Un rischio che pare diffuso nelle comunità cistercensi. Tirando un filo a Milano vien su un gomitolo a Roma. Alcuni benedettini di Chiaravalle, compresi due indagati, arrivano direttamente da Santa Croce in Gerusalemme, l’abbazia capitolina che nel 2011 fu chiusa da Papa Ratzinger in circostanze mai chiarite. Il decreto di soppressione riferisce di “abusi liturgici” e di “problemi nella conduzione della comunità” guidata all’epoca dall’abate – ed ex stilista – Simone Fioraso. Le ragioni emergono solo ora dalle carte dell’indagine milanese. E raddoppiano la storia.
La polizia ascolta il priore, Giuseppe Zanolini che non è indagato. Gli inquirenti domandano perché è stata chiusa Santa Croce. La risposta a verbale, svela finalmente l’arcano: “Alla fine del 2009 — risponde — a Santa Croce arrivò una Visita Apostolica per fatti degli anni precedenti su cui ha indagato la magistratura per reati di natura sessuale. Per quei fatti vennero destituiti l’abate, il Priore e venne allontanato un monaco”. Pe-do-fi-li-a, scandiscono gli ex ospiti che a Roma hanno vissuto gli anni ruggenti in cui l’abbazia veniva trasformata – ad uso degli esterni – in una sorta di salotto religioso della ricca mondanità capitolina.
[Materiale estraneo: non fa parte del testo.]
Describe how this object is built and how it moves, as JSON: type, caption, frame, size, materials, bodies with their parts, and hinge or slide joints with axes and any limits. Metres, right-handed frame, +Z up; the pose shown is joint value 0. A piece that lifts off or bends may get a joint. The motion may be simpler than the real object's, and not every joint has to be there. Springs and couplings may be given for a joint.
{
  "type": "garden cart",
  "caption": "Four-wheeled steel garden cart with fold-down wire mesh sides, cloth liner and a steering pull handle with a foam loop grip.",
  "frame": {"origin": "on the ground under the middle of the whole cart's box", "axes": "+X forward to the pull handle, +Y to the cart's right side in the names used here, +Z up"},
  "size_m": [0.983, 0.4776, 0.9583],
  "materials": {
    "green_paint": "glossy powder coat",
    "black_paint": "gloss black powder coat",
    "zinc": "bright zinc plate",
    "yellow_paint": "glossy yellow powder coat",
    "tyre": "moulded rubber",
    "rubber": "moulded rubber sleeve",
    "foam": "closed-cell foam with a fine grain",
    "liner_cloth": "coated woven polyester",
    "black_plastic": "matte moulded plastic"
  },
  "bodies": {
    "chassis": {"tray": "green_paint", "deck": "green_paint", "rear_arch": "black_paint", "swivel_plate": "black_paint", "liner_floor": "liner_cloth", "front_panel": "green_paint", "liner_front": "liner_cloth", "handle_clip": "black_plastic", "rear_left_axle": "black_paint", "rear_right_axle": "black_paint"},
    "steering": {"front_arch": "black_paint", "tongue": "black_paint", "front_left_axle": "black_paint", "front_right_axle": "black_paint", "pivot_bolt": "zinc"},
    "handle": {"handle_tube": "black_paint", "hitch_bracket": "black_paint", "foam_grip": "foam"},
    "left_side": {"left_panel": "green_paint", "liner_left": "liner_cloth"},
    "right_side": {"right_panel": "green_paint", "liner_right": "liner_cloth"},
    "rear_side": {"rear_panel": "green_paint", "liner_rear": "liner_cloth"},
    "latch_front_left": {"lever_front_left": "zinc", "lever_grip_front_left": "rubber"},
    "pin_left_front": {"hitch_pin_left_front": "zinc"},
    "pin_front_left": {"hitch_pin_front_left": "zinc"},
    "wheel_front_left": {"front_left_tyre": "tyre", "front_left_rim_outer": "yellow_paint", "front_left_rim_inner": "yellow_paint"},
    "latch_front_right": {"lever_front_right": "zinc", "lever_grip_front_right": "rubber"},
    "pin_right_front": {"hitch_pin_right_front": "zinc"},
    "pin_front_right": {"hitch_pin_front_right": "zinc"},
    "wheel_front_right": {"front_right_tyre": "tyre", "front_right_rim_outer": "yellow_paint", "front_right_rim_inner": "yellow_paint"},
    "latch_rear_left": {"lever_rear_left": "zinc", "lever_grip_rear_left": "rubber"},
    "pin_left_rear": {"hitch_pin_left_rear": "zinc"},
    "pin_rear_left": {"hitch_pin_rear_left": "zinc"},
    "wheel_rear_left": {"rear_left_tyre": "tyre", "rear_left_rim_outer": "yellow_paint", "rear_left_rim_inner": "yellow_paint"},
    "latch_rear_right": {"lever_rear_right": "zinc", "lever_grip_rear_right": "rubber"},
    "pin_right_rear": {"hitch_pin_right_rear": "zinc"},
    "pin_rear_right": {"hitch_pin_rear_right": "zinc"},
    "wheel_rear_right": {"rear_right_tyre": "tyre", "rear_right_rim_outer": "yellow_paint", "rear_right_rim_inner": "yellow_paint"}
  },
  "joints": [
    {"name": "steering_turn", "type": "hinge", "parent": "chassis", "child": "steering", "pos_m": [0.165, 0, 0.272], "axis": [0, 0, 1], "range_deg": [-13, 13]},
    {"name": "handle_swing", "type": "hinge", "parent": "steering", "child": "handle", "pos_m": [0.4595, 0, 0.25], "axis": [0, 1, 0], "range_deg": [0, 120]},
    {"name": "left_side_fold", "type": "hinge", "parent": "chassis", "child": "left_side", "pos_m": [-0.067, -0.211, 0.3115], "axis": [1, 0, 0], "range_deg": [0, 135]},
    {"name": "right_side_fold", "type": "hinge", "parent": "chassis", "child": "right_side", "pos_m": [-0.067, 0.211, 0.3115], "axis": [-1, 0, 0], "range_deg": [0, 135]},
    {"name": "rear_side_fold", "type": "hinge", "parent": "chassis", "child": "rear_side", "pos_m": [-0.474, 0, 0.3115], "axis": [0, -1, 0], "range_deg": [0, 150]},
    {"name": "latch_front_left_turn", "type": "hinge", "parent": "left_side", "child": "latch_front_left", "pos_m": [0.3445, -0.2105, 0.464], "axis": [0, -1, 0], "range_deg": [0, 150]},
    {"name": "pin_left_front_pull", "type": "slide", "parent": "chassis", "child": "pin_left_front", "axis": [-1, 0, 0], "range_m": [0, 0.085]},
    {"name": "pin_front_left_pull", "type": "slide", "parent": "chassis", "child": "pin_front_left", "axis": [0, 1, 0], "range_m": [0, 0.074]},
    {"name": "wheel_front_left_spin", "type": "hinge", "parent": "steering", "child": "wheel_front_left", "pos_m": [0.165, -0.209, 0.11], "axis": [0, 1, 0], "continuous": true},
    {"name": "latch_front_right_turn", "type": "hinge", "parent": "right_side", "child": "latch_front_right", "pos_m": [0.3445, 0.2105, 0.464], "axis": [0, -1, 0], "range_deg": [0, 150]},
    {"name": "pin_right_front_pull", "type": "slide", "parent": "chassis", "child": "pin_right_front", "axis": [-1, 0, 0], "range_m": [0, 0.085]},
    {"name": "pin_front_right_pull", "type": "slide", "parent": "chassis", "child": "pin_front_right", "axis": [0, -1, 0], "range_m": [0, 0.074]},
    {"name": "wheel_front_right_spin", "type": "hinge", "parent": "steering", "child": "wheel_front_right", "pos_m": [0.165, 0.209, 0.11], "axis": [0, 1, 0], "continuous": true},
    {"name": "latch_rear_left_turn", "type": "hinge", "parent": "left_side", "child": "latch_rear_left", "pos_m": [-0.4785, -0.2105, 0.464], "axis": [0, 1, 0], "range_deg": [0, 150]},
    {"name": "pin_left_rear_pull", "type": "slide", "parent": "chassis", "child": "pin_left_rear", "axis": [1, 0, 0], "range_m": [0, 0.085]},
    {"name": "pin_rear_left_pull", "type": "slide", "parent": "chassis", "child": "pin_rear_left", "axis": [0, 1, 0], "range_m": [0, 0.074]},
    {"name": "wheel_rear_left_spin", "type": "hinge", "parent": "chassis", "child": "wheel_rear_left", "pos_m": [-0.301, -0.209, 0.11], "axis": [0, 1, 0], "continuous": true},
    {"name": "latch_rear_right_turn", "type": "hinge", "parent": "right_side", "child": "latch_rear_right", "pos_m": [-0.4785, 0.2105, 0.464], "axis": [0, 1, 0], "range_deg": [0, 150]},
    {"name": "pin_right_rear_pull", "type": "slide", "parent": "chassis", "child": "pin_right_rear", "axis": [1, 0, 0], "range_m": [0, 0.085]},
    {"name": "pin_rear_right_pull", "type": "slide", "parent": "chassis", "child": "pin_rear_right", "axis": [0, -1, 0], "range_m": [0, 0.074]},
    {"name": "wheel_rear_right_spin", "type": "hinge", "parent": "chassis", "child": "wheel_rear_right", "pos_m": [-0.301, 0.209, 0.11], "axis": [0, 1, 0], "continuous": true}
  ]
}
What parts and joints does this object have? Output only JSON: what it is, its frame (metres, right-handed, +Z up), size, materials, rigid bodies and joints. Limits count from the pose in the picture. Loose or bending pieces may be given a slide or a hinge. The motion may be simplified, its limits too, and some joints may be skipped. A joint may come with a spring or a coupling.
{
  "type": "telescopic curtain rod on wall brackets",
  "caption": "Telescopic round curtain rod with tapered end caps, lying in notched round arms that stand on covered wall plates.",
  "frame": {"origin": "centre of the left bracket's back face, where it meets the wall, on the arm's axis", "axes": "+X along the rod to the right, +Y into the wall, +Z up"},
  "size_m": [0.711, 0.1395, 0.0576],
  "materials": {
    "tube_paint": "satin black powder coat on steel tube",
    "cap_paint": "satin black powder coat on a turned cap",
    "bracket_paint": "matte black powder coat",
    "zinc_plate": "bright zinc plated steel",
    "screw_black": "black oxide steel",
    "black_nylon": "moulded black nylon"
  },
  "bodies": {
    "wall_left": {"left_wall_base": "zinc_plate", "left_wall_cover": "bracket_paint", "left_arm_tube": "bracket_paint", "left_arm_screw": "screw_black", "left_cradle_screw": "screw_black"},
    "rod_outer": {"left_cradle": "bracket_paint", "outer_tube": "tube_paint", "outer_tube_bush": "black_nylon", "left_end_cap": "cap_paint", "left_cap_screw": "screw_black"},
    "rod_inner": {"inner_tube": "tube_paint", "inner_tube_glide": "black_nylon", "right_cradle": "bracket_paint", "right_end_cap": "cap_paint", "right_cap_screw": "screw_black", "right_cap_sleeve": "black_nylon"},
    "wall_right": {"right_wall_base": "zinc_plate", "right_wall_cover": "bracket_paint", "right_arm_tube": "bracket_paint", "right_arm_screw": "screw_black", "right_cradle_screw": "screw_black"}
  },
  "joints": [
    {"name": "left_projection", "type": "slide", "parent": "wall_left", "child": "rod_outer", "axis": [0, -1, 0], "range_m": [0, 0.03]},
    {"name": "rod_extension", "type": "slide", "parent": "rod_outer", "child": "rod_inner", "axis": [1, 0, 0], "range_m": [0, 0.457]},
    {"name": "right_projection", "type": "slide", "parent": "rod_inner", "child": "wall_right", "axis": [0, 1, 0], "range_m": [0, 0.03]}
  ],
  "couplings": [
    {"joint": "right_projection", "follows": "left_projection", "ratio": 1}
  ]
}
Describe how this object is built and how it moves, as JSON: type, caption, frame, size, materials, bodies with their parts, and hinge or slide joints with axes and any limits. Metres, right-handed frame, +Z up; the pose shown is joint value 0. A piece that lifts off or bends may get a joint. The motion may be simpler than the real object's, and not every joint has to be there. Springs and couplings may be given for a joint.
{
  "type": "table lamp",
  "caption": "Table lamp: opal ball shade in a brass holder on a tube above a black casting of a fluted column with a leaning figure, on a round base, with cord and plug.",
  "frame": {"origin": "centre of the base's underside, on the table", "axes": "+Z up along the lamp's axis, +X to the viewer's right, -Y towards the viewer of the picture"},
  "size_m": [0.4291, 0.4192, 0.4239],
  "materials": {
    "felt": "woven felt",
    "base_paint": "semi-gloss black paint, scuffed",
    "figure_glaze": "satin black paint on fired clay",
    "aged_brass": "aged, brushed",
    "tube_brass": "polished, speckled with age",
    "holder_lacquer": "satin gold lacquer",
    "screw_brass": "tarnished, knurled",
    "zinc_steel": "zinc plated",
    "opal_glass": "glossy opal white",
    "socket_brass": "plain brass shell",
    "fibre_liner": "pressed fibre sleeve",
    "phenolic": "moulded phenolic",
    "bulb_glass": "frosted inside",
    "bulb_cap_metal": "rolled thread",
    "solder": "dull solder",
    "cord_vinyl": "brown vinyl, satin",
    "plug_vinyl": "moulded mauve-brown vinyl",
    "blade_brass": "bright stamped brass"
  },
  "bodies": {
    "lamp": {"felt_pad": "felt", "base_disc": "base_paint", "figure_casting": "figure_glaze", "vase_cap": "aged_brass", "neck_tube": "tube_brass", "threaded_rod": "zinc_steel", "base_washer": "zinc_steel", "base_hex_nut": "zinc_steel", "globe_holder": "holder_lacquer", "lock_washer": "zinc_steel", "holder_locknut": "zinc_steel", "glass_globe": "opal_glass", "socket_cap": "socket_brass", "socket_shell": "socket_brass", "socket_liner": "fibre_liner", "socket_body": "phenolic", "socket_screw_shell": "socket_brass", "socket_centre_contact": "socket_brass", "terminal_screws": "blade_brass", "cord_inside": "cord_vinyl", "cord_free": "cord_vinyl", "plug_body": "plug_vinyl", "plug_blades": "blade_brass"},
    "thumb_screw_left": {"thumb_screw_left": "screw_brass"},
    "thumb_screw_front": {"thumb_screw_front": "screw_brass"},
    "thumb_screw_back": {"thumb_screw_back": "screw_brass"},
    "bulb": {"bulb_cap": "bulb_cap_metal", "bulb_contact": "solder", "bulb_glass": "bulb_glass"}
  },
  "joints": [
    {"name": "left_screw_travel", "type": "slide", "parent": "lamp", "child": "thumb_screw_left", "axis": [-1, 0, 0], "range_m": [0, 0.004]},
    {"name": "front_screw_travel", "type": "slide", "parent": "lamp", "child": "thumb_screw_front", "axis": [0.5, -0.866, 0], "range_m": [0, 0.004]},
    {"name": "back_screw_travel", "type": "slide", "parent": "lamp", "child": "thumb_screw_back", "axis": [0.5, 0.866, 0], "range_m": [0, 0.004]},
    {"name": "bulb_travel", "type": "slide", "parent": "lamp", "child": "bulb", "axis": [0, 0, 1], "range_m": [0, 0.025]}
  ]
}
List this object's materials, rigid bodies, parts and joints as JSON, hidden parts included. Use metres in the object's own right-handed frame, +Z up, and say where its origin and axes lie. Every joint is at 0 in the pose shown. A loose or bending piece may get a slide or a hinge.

Se sia vero oppure no lo sanno i piani alti del Vaticano, al momento non sono noti esiti penali. I protagonisti della vicenda però sono stati dispersi. “L’economo e altri tre monaci sono finiti a Chiaravalle. L’abate è stato mandato all’estero, mi risulta in Brasile. Quando hanno chiuso tutto c’era anche un buco da due milioni di euro ma è stato taciuto”, racconta chi era lì. Altro non si sa. Il filo rosso che collega le vicende lascia alcune certezze. I “mali della Chiesa” non emergono mai da soli, per scelta spontanea. Quando poi escono dalle mura, dall’alto cala il voto di silenzio e i religiosi su cui si addensa il sospetto vengono solo presi e spostati alla prossima stazione, magari dal centro di Roma alle porte di Milano. A diffondere ancora la loro personalissima regola.